What was approved and conditions: Staff and the applicant described a multi-phase development that preserves the bulk of the Perkins property as open ranchland while concentrating airfield infrastructure on the rezoned parcel. Key elements discussed in the hearing and included in the record were:
- Runway length and phasing: Phase 1 was described as a 5,000-foot runway with the potential to build to 6,000 feet if financially feasible in a later phase; the development agreement and CUP conditions were refined to explicitly reference taxiway, apron and tie‑down elements omitted from the earlier draft and to require later phases to commence within 10 years of completion of phase 1.

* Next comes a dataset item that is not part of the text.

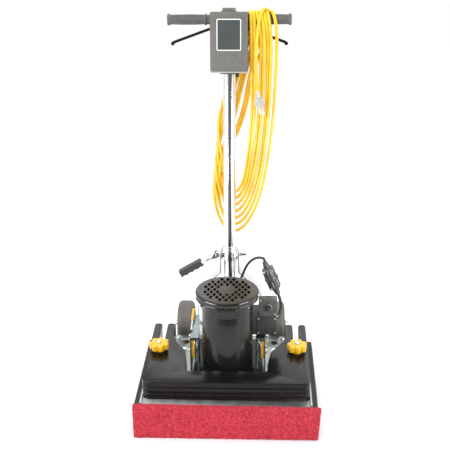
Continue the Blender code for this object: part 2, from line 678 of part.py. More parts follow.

- Operations and numerical limits: Staff and the applicant agreed to use the term “touch and go” (a single landing plus immediate takeoff) rather than a generic “operations” definition. The record cites an upper-limit framework of up to 40 touch-and-go events per hour, up to 110 per day, which the applicant said reduces the request to roughly 40,000 touch-and-go maneuvers per year (part of an 80,000-maneuver annual request when counting single maneuvers). The applicant explained the 40-per-hour figure using circuit math (one aircraft can perform roughly 10 touch-and-goes per hour; up to four aircraft in the traffic pattern yields ~40 per hour).
- Monitoring and accountability: The applicant committed to monthly ADS‑B data downloads and staff reporting for the first year, moving to quarterly reporting thereafter, and to a staff contact for monthly flight‑ops coordination to address complaints and potential mitigation.
- Airspace and noise mitigation: The project team provided a flight‑pattern map and said alignments were adjusted to avoid flight paths directly over Chino Valley population centers, discussed routes along Granite Creek and described adherence to FAA airspace rules (Class D/E/G distinctions) and FAR minimum altitude guidance (applicants cited a 1,000-foot AGL requirement over built-up areas).
- Water rights: Chair Merritt and other commissioners pressed the applicant about water rights granted at annexation. Applicant Thomas D. Perkins said his family would negotiate a partnership with the town to address aquifer protection and the practical value of the annexation-related rights, but he declined to unilaterally surrender all water rights; Perkins said those rights are tied to the land and that the family prefers a negotiated approach.
Points of dispute and public concerns: Opponents questioned noise impacts, the long-term growth implications of rezoning, potential increases in aircraft activity if pilots 'made up' missed training days, and environmental concerns including lead in legacy avgas. The applicant pointed to FAA and Embry–Riddle coordination, ADS‑B tracking for verification, and phased design to limit development footprint.
Vote and next steps: The commission forwarded its recommendation to the Town Council; staff indicated the Town Council public hearing is scheduled for Feb. 23 (Grace Church) with Council deliberation Feb. 24 at Town Hall. The commission explicitly left room for negotiating specific CUP conditions (for example, attaching water-rights terms to the CUP if the commission and applicant agree).